Tennis is brutal that way. You get your heart eaten out there, and you have to come back to court the next day, and keep doing the next right thing. Many players lose heart with this, and this is really where the rubber hits the road. How many hits can you take? Process dictated I was to go back and keep practicing, whether I won or lost. Whether I had anyone there. Whether I felt like it, or not.
True to faith, I found someone to practice with that morning, and after that, I sat down with my notebook in hand and watched the matches roll. In his book Winning Ugly, Brad Gilbert, one of the most prominent ex-player-coaches on the ATP talked about how important it is to watch others compete. When he was a player, he would sit down on a bench, take out his little red book, and make notes on other players. Was he a left hander, or a right hander? A double or single handed backhand? How did he move? What was his favourite shot? Over time, he had amassed a library of information on most players, and it was the exercise of making those notes that helped him eventually rise to #2 in the world. Federer does it too, and so does any player serious about doing well on the circuit.
The welling sense of loneliness didn’t matter. Neither did external circumstances. My process dictated that I sit down, and watch.
The match I watched was a Latvian girl ranked WTA600, up against an Oman girl in the top 500. Much to my surprise, I saw Murphy’s Law unfold right before my eyes. Anything that could have possibly gone wrong, went wrong for that Oman girl. She wasn’t finding her rhythm, was getting visibly frustrated, and as hard as she tried, the dots just weren’t connecting. The Latvian player was simple, and stellar. But watching Oman, felt like seeing myself in the third person — faced with all the same predicaments. Then, almost like a terrible joke, she too walked off court, defeated with the same 1 and 0 scoreline.

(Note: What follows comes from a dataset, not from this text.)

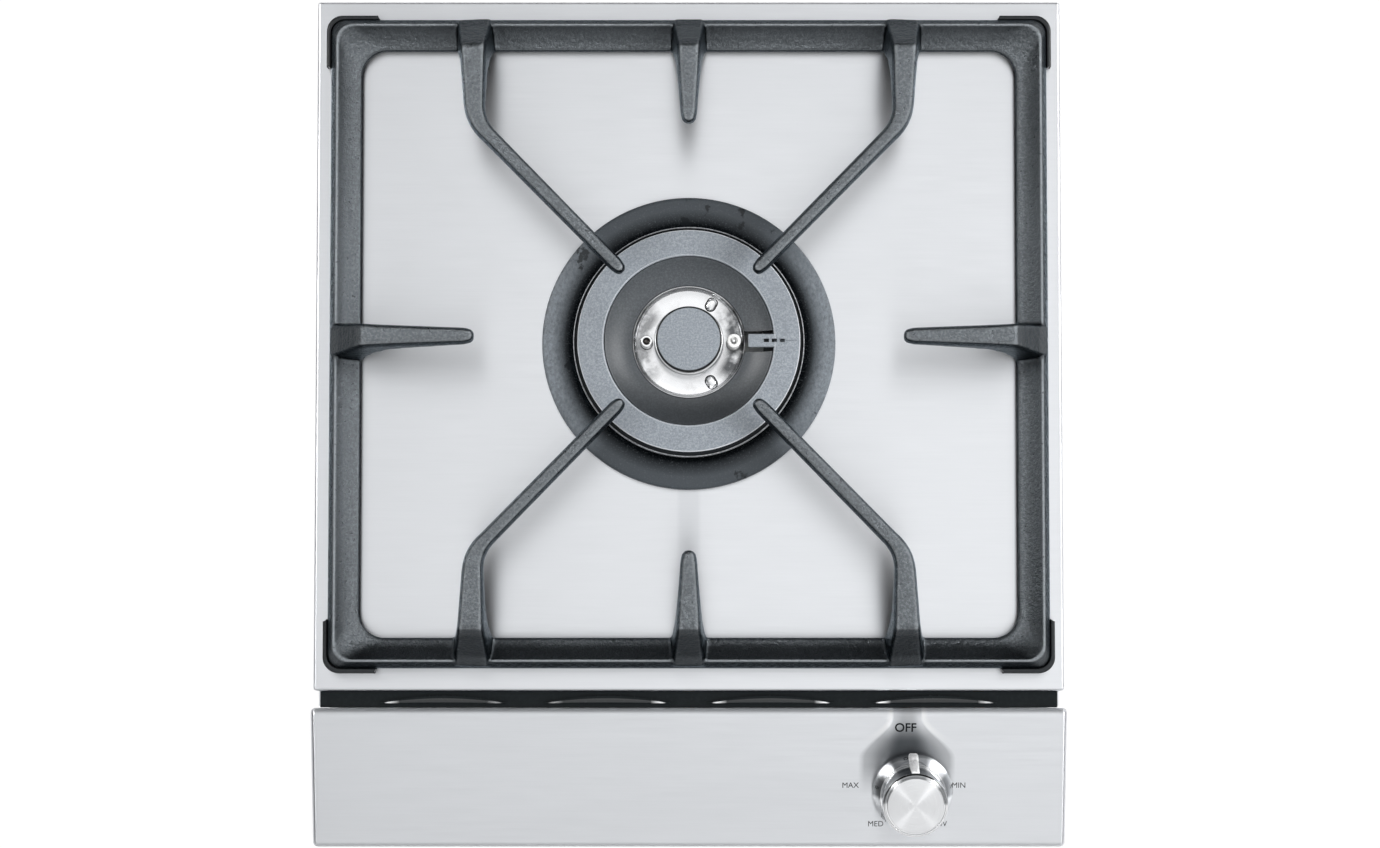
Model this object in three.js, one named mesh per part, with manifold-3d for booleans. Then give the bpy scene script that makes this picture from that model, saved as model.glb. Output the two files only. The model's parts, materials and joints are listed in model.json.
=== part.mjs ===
// Single-burner gas hot plate: a sheet-steel case on rubber feet, a dual-ring burner, a cast pan
// support and a sloping control panel with one push-and-turn knob.
// Millimetres, +Z up, +X right, -Y towards the cook. The origin is on the bench, at the middle of
// the footprint.
import * as THREE from "three";
import { mergeVertices } from "three/addons/utils/BufferGeometryUtils.js";
import Module from "manifold-3d";

const wasm = await Module();
wasm.setup();

// ---------------------------------------------------------------- driving dimensions
const clearance = 0.3; // between pieces that fit together
const sheet = 1.2; // top plate and control panel
const thinSheet = 1; // case panels, base pan and vent strip

// Feet and case
const footHeight = 12;
const footTopRadius = 15;
const footBottomRadius = 13.5;
const footInsetX = 28;
const footInsetY = 34;
const footRecessGap = 1.4; // around the screw's head
const footRecessDepth = 4.6;
const caseHeight = 88; // from the top of the feet to the top of the plate
const flangeWidth = 12; // folded edges of the case panels
const upturnHeight = 15; // folded edges of the base pan
const plateOverlap = 0.5; // the plate's folded edge stands this far outside the case panels
const rearRecess = 20; // the rear panel stands in from the plate's back edge by this
const panSlots = 9; // air slots under the burner
const panSlotLength = 60;
const panSlotWidth = 3.5;
const panSlotPitch = 14;
const rearSlots = 10; // air slots in the rear panel
const rearSlotHeight = 40;
const rearSlotWidth = 4;
const rearSlotPitch = 16;
const rearSlotFoot = 22; // above the base pan's floor

// Top plate
const plateWidth = 380;
const plateDepth = 352.5;
const plateFlange = 14;
const plateHoleRadius = 53;

// Control panel
const panelOverhang = 1.5; // past the plate, at each side
const panelRun = 70.4; // from the rear lip to the front face
const panelSlope = THREE.MathUtils.degToRad(14.6);
const panelEdgeRadius = 3.5;
const ventGap = 8.7; // between the plate and the control panel
const lipDepth = 15;
const windowMargin = 5; // sheet left around the opening in the panel's floor
const stemHoleGap = 1;
const knobX = 113.4;
const knobSetback = 41.8; // from the panel's rear lip

// Vent strip
const ventStripRecess = 6.5;
const ventLegDepth = 5;
const louvreCount = 4;
const louvrePitch = 83;
const louvreLength = 64;
const louvreWidth = 3.7;
const louvreHeight = 2.4;
const louvreWall = 0.8;

// Burner: radii, and heights above the plate
const baseRingRadius = 74.6;
const baseRingHeight = 5;
const baseRingEdge = 3;
const cupRadius = 50;
const cupWall = 3;
const cupDepth = 40;
const cupRimHeight = 5;
const cupFlangeRadius = 62;
const mixingTubeRadius = 15;
const mixingTubeHeight = 8;
const crownRadius = 58.6;
const crownRimHeight = 9.8;
const crownTopHeight = 12;
const crownPortRadius = 53.5;
const crownInnerRadius = 44;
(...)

That’s when it hit me. Everyone goes through the same struggles. It was almost comforting to realize, albeit at the cost of feeling sorry for her. I realized — if the problems that plague us are all the same, is it not then, our response to adversity, that really differentiates us? I looked back at my open notebook to write this down, and was surprised to see a little flower resting on my page. It was then that I noticed I was actually sitting under a blooming tree, and that there were hundreds of little flowers, on the ground around me. Many brown, broken, trampled on. Old from days of sitting there. Clustered together, so that from afar, they looked like brown weeds, tangled around each other in death’s embrace. But there she was. This flower. Resting on my note page. Beautifully shaped — fresh and alive with five full petals still open. So neatly placed, I couldn’t help suspect she had been intentionally placed there by a greater Someone who was trying to cheer me up. Flowers from Heaven, anyone?
I had to smile.
And that brought me quite, full circle. Maybe having a sense of Home is not necessarily in a place, but a state of being. Independent of wherever in the world you may be. Home comes from having an overriding sense of love in your spirit-man. It is in recognising the gesture of small things — like a flower on your palm, getting safely to your destination, or smiling at a stranger. Being grateful to go to work, drinking clean water, or holding your child in your arms. The irony is that the more you are filled with love, the more your heart opens, and the easier it gets to keep moving towards the bigger gestures of ambition.
It comes, as this flower taught me, when you feed your spirit to be thankful for the simplicity, of the everyday.